Исполнитель роли Сергея Есенина актёр Театра Романа Виктюка Дмитрий Малашенко родился в Донецке, окончил Киевский театральный университет, роль Есенина в спектакле «Сергей и Айседора» - его дебют на московской сцене.

На сайте Издательского Дома «Вечерний Челябинск» опубликовано интервью, в котором  Роман Виктюк и Дмитрий Малашенко рассказали, как Дмитрий Малашенко стал актером Театра Романа Виктюка и исполнителем роли Сергея Есенина:

Роман Виктюк - «… в театральном институте … я был у них на встрече. Я его не запомнил тогда, он писал записку. В записке он написал, что будет работать у нас в театре… разные бывают пожелания. Как-то человек знает свою дальнейшую судьбу. Но так уверенно с этими же глазами он мне это тогда и сказал. Я шутя выронил микрофон, но я его не запомнил»; «…мы были на гастролях в Киеве… Обычно люди приходят, просят провести, протащить, они готовы стоять, а не сидеть и т.д. Есть очень назойливые и настырные, а есть другие, с глазами, которые смотрят так, с таким безумием и желанием поучаствовать в том, что будет сегодня вечером. Эти глаза и были, когда он в Киеве стоял и молчал»;

Дмитрий Малашенко - «В институте были каникулы, я поехал домой в Донецк. Когда я узнал о гастролях (Театра Романа Виктюка в Киеве. – Г.И.), у меня только начались каникулы, и я решил, что мне нужно ехать, хотя родители меня уже давно не видели. С другой стороны, у меня не было гарантии, что я попаду на спектакль (о Рудольфе Нуриеве. – Г.И.), но решил, что пропустить это нельзя ни в коем случае. Я иду на вокзал за билетом, где стоит мой любимый книжный магазин, и на витрине стоит книга «Рудольф Нуриев». Я понимаю, что я всё правильно делаю, беру билет и еду в Киев. Я приезжаю, … никого не пускают. Всё. Подошёл мой друг: «Пойдём на служебный вход, Роман Григорьевич всегда студентов пускает». Я пошёл. Тут выходит живой Виктюк. Конечно, я молчал, что я могу сказать. Он говорит: «Что вы тут стоит, всё себе отмораживаете, заходите быстрее»; «Я после спектакля подошёл к нему и сказал, что выпускаюсь и очень хочу у него работать. Он пригласил прослушаться в любое время. А когда я стал читать ему Пушкина, он сказал медленно так, задумчиво: «Возьми-ка в следующий раз томик Есенина». Я окончил университет и приехал в Москву…»;

«Перед тем как взяться за эту роль, я сходил на Ваганьковское кладбище, на могилу Сергея Есенина, и попросил благословения. Роль я сыграл – значит, мне было позволено…»;

 «Есенин не может не волновать того, кто хоть что-то читал из его произведений. …я его любил и даже пытался сыграть пьесу о нём ещё на первом курсе. Есть такой актёр и драматург Лев Сомов, он когда-то писал под себя эту роль. Но мне не разрешили. Может, не поверили в меня. Не знаю. Материал тяжёлый для первого курса. Не получилось. А вот теперь получилось…».

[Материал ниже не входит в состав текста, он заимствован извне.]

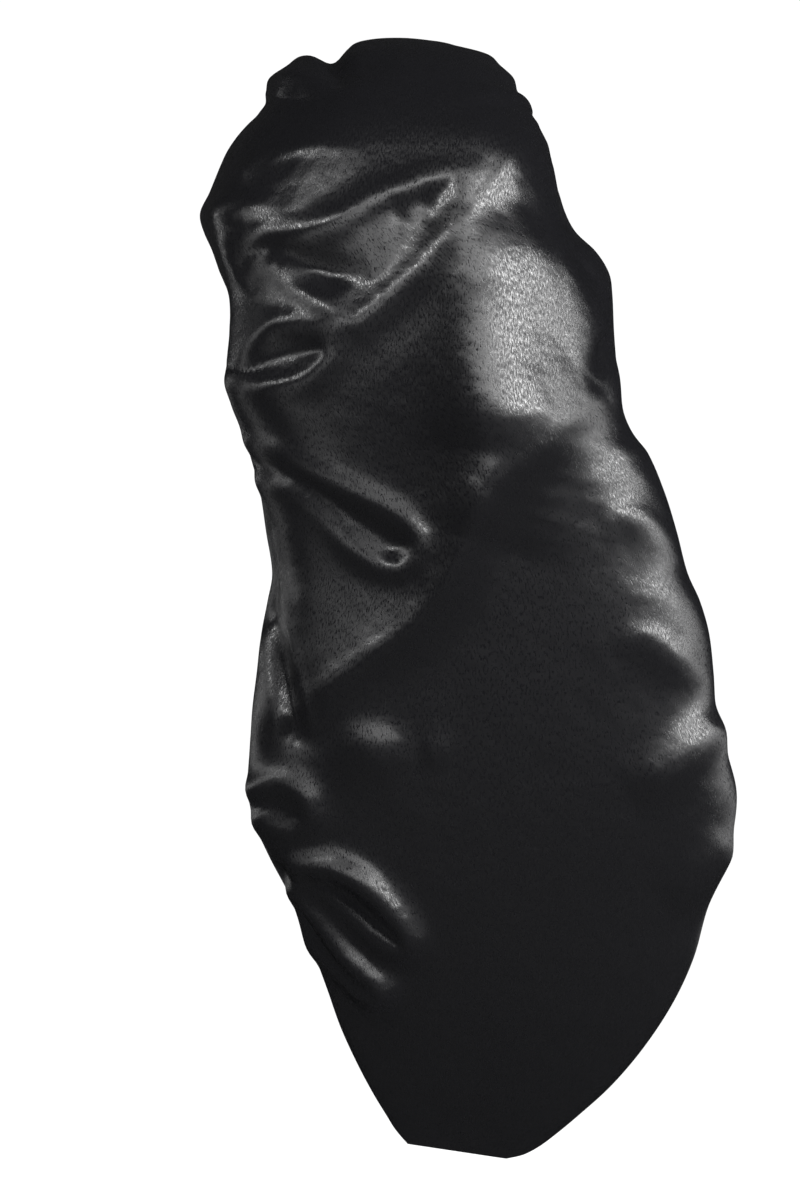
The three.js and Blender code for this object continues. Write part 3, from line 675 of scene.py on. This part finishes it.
STITCH_LINES = {"top": BAND["stitch_in"], "bottom": BAND["height"] - BAND["stitch_in"]}
GUIDE_STEPS = 720
turns = np.linspace(0, 2 * math.pi, GUIDE_STEPS, endpoint=False)
points, edges = [], []
for depth in STITCH_LINES.values():
    around = np.full(turns.shape, 2 * math.pi - math.acos(1 - 2 * depth / BAND["height"]))
    line = band_surface(turns, around)
    edges += [(len(points) + i, len(points) + (i + 1) % len(turns)) for i in range(len(turns))]
    points += line.tolist()
guide_mesh = bpy.data.meshes.new("stitch_guide")
guide_mesh.from_pydata(points, edges, [])
guide = bpy.data.objects.new("stitch_guide", guide_mesh)
bpy.context.collection.objects.link(guide)
stitcher = guide.modifiers.new("stitches", "NODES")
stitcher.node_group = stitch_tree(thread_material())
set_input(stitcher, "Pitch", 0.0032)
set_input(stitcher, "Stitch Length", 0.0024)
set_input(stitcher, "Thread Radius", 0.00025)
seen = guide.evaluated_get(bpy.context.evaluated_depsgraph_get())
stitches = bpy.data.objects.new("casing_stitches", bpy.data.meshes.new_from_object(seen))
bpy.context.collection.objects.link(stitches)
bpy.data.objects.remove(guide)
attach(stitches, "root")


# ---------------------------------------------------------------- floor
# A plain pale studio floor a little below the hem. In the satin's gloss it is painted dark, a painted
# darkening of its reflection. The bonnet is held up as a head holds it.

low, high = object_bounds()
FLOOR = {"below": 0.07, "half": 6.0}
z = low[2] - FLOOR["below"]
corners = [(sx * FLOOR["half"], sy * FLOOR["half"], z) for sx, sy in ((-1, -1), (1, -1), (1, 1), (-1, 1))]
floor_mesh = bpy.data.meshes.new("floor")
floor_mesh.from_pydata(corners, [], [(0, 1, 2, 3)])
floor = bpy.data.objects.new("floor", floor_mesh)
bpy.context.collection.objects.link(floor)
paint = bpy.data.materials.new("floor_paint")
paint.use_nodes = True
nodes, links = paint.node_tree.nodes, paint.node_tree.links
pale = nodes["Principled BSDF"]
pale.inputs["Base Color"].default_value = (0.96, 0.96, 0.96, 1)
pale.inputs["Roughness"].default_value = 0.9
pale.inputs["Specular IOR Level"].default_value = 0.0
# painted dark reflection: glossy rays, as from the satin, see this dark diffuse instead of the pale floor
dark = nodes.new("ShaderNodeBsdfDiffuse")
dark.inputs["Color"].default_value = (0.02, 0.02, 0.02, 1)
rays = nodes.new("ShaderNodeLightPath")
choose = nodes.new("ShaderNodeMixShader")
links.new(rays.outputs["Is Glossy Ray"], choose.inputs["Fac"])
links.new(pale.outputs["BSDF"], choose.inputs[1])
links.new(dark.outputs["BSDF"], choose.inputs[2])
links.new(choose.outputs["Shader"], nodes["Material Output"].inputs["Surface"])
floor.data.materials.append(paint)


# ---------------------------------------------------------------- light
# A large softbox high on the right and a smaller one high on the left, with a weak upright one on the right
# and a weak fill on the left at the height of the bonnet, in a pale room that the satin hardly mirrors.

world = bpy.data.worlds.new("studio")
bpy.context.scene.world = world
world.use_nodes = True
nodes, links = world.node_tree.nodes, world.node_tree.links
sky = nodes["Background"]
sky.inputs["Color"].default_value = (1, 1, 1, 1)
sky.inputs["Strength"].default_value = 1.05
dim = nodes.new("ShaderNodeBackground")
dim.inputs["Color"].default_value = (1, 1, 1, 1)
dim.inputs["Strength"].default_value = 0.02
rays = nodes.new("ShaderNodeLightPath")
choose = nodes.new("ShaderNodeMixShader")
links.new(rays.outputs["Is Glossy Ray"], choose.inputs["Fac"])
links.new(sky.outputs["Background"], choose.inputs[1])
links.new(dim.outputs["Background"], choose.inputs[2])
links.new(choose.outputs["Shader"], nodes["World Output"].inputs["Surface"])


def softbox(name, azimuth, elevation, distance, size, power):
    """An area light aimed at the middle of the bonnet. Its azimuth runs from straight behind to the right."""
    light = bpy.data.lights.new(name, "AREA")
    light.shape = "RECTANGLE"
    light.size, light.size_y = size
    light.energy = power
    lamp = bpy.data.objects.new(name, light)
    a, e = math.radians(azimuth), math.radians(elevation)
    way = Vector((-math.sin(a) * math.cos(e), math.cos(a) * math.cos(e), math.sin(e)))
    middle = (Vector(low) + Vector(high)) / 2
    lamp.location = middle + way * distance
    lamp.rotation_euler = way.to_track_quat("Z", "Y").to_euler()
    bpy.context.collection.objects.link(lamp)


softbox("key", azimuth=55, elevation=28, distance=2.4, size=(1.4, 0.75), power=92)
softbox("side", azimuth=72, elevation=4, distance=3.0, size=(0.5, 1.2), power=12)
softbox("left", azimuth=-46, elevation=36, distance=2.4, size=(0.8, 0.35), power=26)
softbox("fill", azimuth=-120, elevation=4, distance=3.0, size=(0.8, 0.8), power=6)


# ---------------------------------------------------------------- camera
# Level, straight behind the wearer, with a long lens.

LENS = 600.0
SENSOR = 36.0
PICTURE = 0.7875  # height of the picture at the bonnet
camera = bpy.data.cameras.new("camera")
camera.lens = LENS
camera.sensor_width = SENSOR
view = bpy.data.objects.new("camera", camera)
bpy.context.collection.objects.link(view)
nearest = cad_box[1][1] - 0.10
view.location = (0, nearest + PICTURE * LENS / SENSOR, cad_box[0][2] + 0.3685)
view.rotation_euler = (math.radians(90), 0, math.radians(180))
camera.clip_end = 100
bpy.context.scene.camera = view
bpy.context.scene.view_settings.view_transform = "Standard"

И не могло не получиться, потому что, как сказал Юрий Любимов о Владимире Высоцком, «актер хороший, потому что личность». Не могло не получиться и потому, что люди (как я давно заметила), которые называют Есенина и Высоцкого своими любимыми поэтами и по-настоящему их любят и понимают, бывают высокими профессионалами и такими людьми в жизни и в профессии, на которых, «как на себя самого», можно положиться. Не могло не получиться ещё и потому, что по совмещению гороскопов Дмитрий Малашенко (так же, как и Владимир Высоцкий) является «камертоном, по которому надо сверять голоса».

Делясь впечатлением от челябинской публики, которая «так благодарно аплодировала и так смотрела», Дмитрий Малашенко сказал: «Очень хорошая публика. Меня волнует только, долетает ли энергетика спектакля до балконов и последних рядов. Я на репетиции посидел в последнем ряду балкона и расстроился – фигурки артистов, силуэты, а ведь Роман Виктюк выстраивает движение каждого пальца. Но этих тонкостей не видно с последних рядов».

Мне не приходилось на одном и том же спектакле Театра Романа Виктюка сидеть на балконе и в партере, чтобы сравнить его силу воздействия. Этот спектакль я смотрела с балкона, но, мне кажется, увидела постановку движения «каждого пальца». Иначе как объяснить, что в Анне Тереховой в танце на сцене появилась не исполнительница роли Айседоры Дункан, а сама Айседора – Изадора Анжела Дункан, запечатленная в движении в 1920 году в живых рисунках Авраама Валковица.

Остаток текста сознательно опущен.